Any child can be formally excluded. There are three types of exclusion:

1. LUNCH TIME – Short term exclusion for the lunch time session. Children must be collected by parents at the start of lunchtime and kept off the school premises until the afternoon school commences. This counts as a formal half day exclusion and is recorded.
2. FIXED PERIOD – Short term exclusion for one or more periods up to a maximum of forty five days in any one school year OR 15 days in any one term. These are recorded on the pupils records.
3. PERMANENT – For a serious breach of school discipline when it is not intended that the pupil should return to the same school. Only the Headteacher is able to permanently exclude a pupil from school. 
The Governor Exclusion committee will be convened when there has been a permanent exclusion and they will hear the evidence and make an independent decision as to whether or not they will up hold the decision. This committee cannot increase the severity of an exclusion. The Local Authority does not have any power to overturn the exclusion decision from a school.  
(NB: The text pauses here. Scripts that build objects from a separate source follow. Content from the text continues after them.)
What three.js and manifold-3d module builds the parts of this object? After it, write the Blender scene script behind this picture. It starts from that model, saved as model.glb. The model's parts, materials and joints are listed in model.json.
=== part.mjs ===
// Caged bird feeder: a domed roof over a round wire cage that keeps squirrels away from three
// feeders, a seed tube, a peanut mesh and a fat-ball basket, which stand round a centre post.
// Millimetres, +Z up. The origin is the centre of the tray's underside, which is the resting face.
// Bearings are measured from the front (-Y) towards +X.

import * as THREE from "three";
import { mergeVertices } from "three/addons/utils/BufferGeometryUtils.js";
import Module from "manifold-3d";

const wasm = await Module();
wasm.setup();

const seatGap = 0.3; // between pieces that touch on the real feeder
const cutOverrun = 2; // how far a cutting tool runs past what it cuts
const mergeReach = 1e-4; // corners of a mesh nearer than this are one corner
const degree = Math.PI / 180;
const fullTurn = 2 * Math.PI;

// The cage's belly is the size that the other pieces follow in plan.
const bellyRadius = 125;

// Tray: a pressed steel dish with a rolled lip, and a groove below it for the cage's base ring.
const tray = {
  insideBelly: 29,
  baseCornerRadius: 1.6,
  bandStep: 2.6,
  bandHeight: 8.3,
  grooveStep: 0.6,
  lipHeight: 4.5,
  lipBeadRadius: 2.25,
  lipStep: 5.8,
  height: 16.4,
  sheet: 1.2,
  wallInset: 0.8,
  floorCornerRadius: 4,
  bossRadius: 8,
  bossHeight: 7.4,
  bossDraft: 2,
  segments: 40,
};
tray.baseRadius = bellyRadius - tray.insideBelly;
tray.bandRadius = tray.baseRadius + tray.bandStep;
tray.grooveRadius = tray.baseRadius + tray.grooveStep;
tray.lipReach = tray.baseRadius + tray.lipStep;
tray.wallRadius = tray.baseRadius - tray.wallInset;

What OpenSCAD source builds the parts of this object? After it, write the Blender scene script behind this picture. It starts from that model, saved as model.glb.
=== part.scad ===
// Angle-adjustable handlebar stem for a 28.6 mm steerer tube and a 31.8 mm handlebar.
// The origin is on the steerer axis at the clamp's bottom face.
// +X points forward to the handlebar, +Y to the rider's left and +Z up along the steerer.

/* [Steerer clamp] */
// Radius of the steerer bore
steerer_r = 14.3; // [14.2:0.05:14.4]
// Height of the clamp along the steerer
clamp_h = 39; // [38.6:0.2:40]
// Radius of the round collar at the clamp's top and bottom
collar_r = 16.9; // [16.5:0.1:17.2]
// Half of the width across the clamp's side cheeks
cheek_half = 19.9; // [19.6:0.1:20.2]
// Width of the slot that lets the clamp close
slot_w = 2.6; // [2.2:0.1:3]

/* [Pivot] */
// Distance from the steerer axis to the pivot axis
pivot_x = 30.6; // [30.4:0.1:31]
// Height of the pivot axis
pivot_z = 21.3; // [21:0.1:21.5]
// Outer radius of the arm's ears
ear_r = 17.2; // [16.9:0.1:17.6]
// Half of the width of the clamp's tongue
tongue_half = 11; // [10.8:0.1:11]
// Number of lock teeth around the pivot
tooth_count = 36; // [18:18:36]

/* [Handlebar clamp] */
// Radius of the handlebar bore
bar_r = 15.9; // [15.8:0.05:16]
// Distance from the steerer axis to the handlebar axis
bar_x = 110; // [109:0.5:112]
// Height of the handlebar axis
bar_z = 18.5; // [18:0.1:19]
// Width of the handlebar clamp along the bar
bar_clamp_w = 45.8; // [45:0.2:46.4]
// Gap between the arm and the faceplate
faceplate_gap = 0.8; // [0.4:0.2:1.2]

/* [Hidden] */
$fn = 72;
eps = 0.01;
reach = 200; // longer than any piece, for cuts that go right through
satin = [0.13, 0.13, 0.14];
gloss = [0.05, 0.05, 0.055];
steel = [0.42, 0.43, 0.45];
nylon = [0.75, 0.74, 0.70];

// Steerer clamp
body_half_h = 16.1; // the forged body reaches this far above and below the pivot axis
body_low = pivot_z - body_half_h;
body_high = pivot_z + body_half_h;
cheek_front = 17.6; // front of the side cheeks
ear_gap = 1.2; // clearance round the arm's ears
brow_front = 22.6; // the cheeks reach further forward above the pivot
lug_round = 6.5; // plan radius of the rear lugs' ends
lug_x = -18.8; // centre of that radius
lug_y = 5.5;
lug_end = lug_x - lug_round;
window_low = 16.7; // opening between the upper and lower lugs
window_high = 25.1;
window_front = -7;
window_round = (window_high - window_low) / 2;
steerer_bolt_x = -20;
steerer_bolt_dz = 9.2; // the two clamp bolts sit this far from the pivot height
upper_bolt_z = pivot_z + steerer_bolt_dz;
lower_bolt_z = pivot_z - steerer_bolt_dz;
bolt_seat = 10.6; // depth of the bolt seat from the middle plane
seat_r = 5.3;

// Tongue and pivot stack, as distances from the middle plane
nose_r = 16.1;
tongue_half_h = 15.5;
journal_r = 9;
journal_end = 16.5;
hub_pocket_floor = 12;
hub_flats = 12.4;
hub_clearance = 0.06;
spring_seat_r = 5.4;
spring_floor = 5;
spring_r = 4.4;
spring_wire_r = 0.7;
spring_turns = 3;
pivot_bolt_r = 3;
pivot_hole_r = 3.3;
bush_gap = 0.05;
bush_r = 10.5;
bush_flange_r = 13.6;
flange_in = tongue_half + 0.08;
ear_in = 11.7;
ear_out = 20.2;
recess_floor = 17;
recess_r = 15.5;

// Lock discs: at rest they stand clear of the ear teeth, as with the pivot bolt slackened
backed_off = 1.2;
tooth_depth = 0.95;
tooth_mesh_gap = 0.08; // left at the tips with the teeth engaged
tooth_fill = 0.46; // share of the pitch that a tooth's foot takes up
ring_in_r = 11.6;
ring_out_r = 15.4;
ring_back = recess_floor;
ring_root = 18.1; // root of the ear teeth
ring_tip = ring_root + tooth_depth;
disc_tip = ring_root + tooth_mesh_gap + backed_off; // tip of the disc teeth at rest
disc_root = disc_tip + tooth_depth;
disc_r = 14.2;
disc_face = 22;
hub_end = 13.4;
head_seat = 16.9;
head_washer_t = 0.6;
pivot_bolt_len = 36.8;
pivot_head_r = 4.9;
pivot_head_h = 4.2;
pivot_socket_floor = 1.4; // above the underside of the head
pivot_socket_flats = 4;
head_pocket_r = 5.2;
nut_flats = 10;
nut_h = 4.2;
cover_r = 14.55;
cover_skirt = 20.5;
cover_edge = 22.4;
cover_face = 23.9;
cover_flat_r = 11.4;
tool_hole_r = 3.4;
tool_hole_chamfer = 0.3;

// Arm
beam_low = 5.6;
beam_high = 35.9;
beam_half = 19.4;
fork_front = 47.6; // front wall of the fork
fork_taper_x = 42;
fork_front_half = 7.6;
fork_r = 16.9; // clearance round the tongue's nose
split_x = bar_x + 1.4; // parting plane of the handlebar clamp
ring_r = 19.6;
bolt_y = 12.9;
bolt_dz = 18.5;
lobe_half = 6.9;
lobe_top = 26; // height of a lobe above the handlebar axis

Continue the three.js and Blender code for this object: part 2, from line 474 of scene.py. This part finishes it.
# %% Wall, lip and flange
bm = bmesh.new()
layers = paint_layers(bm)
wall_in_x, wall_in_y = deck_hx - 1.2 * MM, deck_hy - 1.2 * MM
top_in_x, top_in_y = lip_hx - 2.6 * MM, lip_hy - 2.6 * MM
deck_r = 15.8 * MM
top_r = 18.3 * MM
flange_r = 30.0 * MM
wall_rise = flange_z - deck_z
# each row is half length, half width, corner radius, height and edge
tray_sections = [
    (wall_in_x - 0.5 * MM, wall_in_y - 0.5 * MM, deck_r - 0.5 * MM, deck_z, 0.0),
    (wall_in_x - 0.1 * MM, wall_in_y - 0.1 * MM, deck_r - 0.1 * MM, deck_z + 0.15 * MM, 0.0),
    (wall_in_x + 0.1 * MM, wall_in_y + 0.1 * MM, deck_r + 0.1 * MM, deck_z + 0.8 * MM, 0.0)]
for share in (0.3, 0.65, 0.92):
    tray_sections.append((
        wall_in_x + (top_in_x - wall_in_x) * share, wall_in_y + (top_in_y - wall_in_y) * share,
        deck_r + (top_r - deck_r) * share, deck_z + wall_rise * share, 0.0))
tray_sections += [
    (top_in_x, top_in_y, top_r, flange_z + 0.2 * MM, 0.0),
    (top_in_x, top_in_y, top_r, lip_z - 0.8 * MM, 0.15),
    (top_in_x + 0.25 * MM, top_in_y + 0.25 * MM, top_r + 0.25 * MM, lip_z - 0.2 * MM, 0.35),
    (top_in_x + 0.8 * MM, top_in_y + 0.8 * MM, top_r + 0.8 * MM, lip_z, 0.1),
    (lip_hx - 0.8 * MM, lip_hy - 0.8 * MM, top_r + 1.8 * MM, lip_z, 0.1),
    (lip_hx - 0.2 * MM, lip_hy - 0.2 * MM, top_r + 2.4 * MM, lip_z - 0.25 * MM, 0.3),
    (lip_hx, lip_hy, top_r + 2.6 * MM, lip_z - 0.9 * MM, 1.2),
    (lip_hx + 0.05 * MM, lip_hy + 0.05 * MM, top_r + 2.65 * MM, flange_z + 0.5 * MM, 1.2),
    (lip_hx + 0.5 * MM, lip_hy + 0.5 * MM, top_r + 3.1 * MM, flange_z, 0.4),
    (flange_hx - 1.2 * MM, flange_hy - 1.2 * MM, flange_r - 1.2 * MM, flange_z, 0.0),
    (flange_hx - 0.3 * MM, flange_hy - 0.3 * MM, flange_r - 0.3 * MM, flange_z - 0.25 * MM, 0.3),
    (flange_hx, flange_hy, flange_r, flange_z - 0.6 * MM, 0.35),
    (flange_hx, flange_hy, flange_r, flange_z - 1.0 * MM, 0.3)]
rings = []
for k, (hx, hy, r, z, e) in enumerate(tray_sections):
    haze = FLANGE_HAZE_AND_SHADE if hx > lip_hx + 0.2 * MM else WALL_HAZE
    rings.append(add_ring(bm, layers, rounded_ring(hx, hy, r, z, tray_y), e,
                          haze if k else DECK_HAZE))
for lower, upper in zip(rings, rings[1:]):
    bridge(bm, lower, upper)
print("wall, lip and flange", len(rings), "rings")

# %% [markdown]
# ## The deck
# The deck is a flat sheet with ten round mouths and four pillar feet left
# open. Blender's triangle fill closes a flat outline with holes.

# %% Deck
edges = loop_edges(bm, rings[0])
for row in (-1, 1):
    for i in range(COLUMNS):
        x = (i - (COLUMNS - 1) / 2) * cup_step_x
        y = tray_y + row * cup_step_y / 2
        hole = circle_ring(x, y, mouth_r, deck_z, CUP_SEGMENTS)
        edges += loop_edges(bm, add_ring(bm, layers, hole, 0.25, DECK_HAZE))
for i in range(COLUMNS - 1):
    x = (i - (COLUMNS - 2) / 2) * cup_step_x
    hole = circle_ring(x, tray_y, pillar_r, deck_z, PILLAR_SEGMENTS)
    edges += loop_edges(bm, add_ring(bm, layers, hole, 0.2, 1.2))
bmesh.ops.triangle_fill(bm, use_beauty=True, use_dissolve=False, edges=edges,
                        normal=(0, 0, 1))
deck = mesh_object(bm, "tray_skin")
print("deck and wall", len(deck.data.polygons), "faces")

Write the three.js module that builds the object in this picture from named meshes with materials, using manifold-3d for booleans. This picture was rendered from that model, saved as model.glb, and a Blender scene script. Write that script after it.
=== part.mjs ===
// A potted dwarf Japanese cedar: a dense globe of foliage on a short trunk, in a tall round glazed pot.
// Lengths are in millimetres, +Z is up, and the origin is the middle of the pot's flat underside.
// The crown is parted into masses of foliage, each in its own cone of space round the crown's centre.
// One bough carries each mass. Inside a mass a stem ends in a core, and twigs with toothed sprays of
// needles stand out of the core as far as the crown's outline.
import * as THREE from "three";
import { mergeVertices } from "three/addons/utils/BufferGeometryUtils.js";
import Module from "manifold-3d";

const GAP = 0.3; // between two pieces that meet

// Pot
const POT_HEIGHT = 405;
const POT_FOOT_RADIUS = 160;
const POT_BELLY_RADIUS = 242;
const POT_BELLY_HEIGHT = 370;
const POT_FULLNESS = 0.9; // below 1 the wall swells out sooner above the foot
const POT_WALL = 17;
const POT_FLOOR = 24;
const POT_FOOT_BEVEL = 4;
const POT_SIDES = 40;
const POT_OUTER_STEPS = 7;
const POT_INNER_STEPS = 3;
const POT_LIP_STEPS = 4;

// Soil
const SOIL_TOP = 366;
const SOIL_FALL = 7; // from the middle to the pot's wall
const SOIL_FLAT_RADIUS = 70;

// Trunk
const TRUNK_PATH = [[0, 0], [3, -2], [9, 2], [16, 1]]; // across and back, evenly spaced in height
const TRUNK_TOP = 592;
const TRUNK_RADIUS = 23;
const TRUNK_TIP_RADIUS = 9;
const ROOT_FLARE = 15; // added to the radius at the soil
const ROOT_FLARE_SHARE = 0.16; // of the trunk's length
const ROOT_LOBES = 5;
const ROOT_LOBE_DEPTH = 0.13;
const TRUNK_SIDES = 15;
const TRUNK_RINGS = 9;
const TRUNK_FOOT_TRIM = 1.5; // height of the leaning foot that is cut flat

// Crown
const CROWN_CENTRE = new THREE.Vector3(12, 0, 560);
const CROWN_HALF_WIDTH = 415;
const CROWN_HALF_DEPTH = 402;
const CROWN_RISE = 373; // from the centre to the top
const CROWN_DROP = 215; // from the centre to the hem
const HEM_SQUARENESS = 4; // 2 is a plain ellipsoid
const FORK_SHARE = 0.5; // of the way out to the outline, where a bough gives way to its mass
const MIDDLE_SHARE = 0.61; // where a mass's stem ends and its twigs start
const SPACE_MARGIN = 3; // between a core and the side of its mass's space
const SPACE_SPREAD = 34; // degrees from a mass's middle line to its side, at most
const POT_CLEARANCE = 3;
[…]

Working with external agencies 

As a school we engage with external agencies and professionals who can support our work with individual pupils and their families or support the whole school policies and strategies. These include: 

  • TASCC team behaviour support 
  •  Local Authority professionals including transition of new pupils with recognised behaviour needs 
  • Family Liaison 
  • Referrals to family solutions, EWMHS etc
  • Local Police
  • Other schools in the Vine Academy Trust
  • Learning Mentors 
  • Key Stage 1 and 3 staff to support the transition of pupils


Monitoring and Review

This policy will be reviewed every three years, or updated where changes to the procedures are made. A copy will be made available on the school website, with paper copies available from the school office.